Where the subscription math changes the picture

The reason the fully loaded number matters is that it is the real baseline for any build-versus-buy decision. When you compare hiring against a senior AI engineering subscription, the honest comparison is 280,000 to 390,000 dollars of loaded annual cost against a fixed monthly fee with no recruiting, no ramp, and no severance risk. We lay out that side-by-side in AI engineering subscription versus hiring, and our talent rates page shows where senior rates actually land.

There is also a time dimension that pure cost tables miss. The fully loaded number above assumes the seat is filled. It usually is not for months, which is its own line item; we break that down in how long it takes to hire a senior AI engineer.

Frequently asked questions

What is the fully loaded cost of a senior AI engineer in 2026?

For a mainstream US senior AI engineer on a 185,000 dollar base, steady-state fully loaded cost runs about 280,000 dollars a year once equity, payroll burden, benefits, and overhead are included. Year one is closer to 390,000 dollars after one-time recruiting fees and the ramp-up productivity loss.

Why is the fully loaded cost so much higher than base salary?

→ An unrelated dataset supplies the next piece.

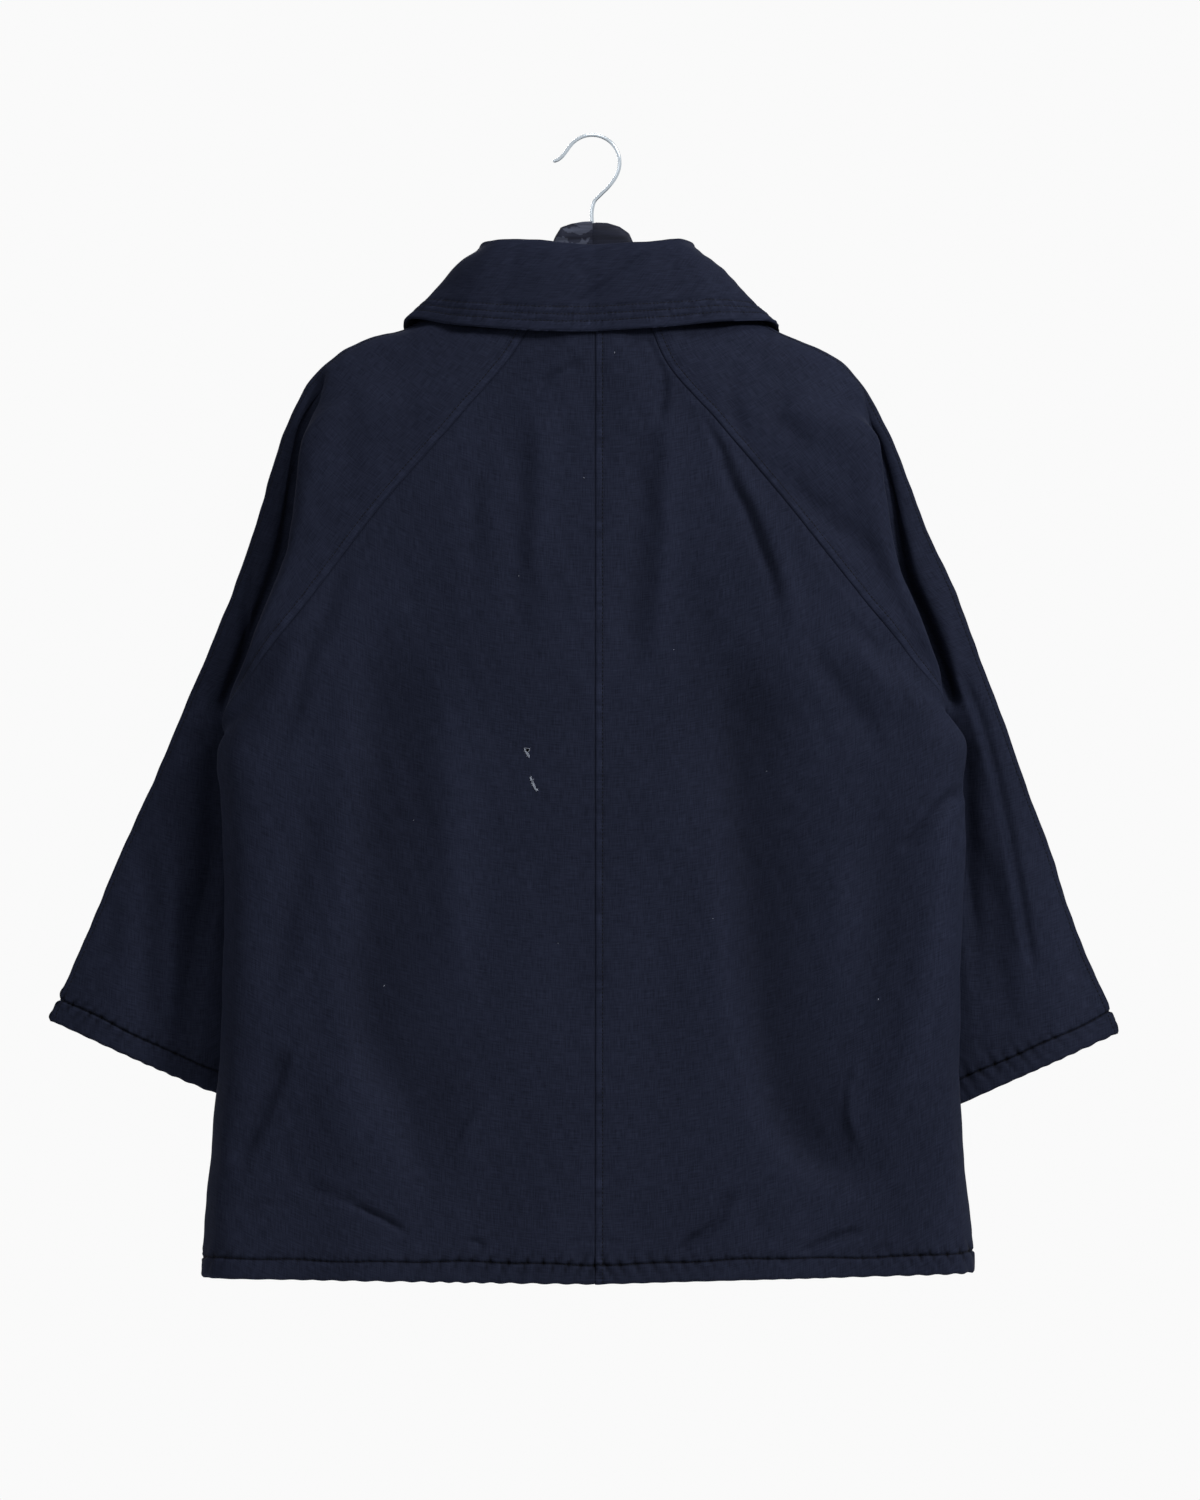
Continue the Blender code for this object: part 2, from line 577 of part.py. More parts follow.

Base pay excludes equity, employer payroll taxes, benefits, equipment, recruiting fees, and the months of reduced output during onboarding. Those add 50 to 110 percent on top of base, and more in year one.

How much do recruiters charge to place an AI engineer?

Contingency recruiting fees are typically 15 to 25 percent of base in 2026, with 20 to 22 percent common for senior engineering roles. On a 185,000 dollar base that is roughly 37,000 to 46,000 dollars per hire.

How long until a new AI engineer is fully productive?

Formal onboarding takes 30 to 90 days, but full productivity for a software engineer usually takes 4 to 9 months depending on codebase complexity. The cost of that ramp commonly runs 50 to 100 percent of annual salary.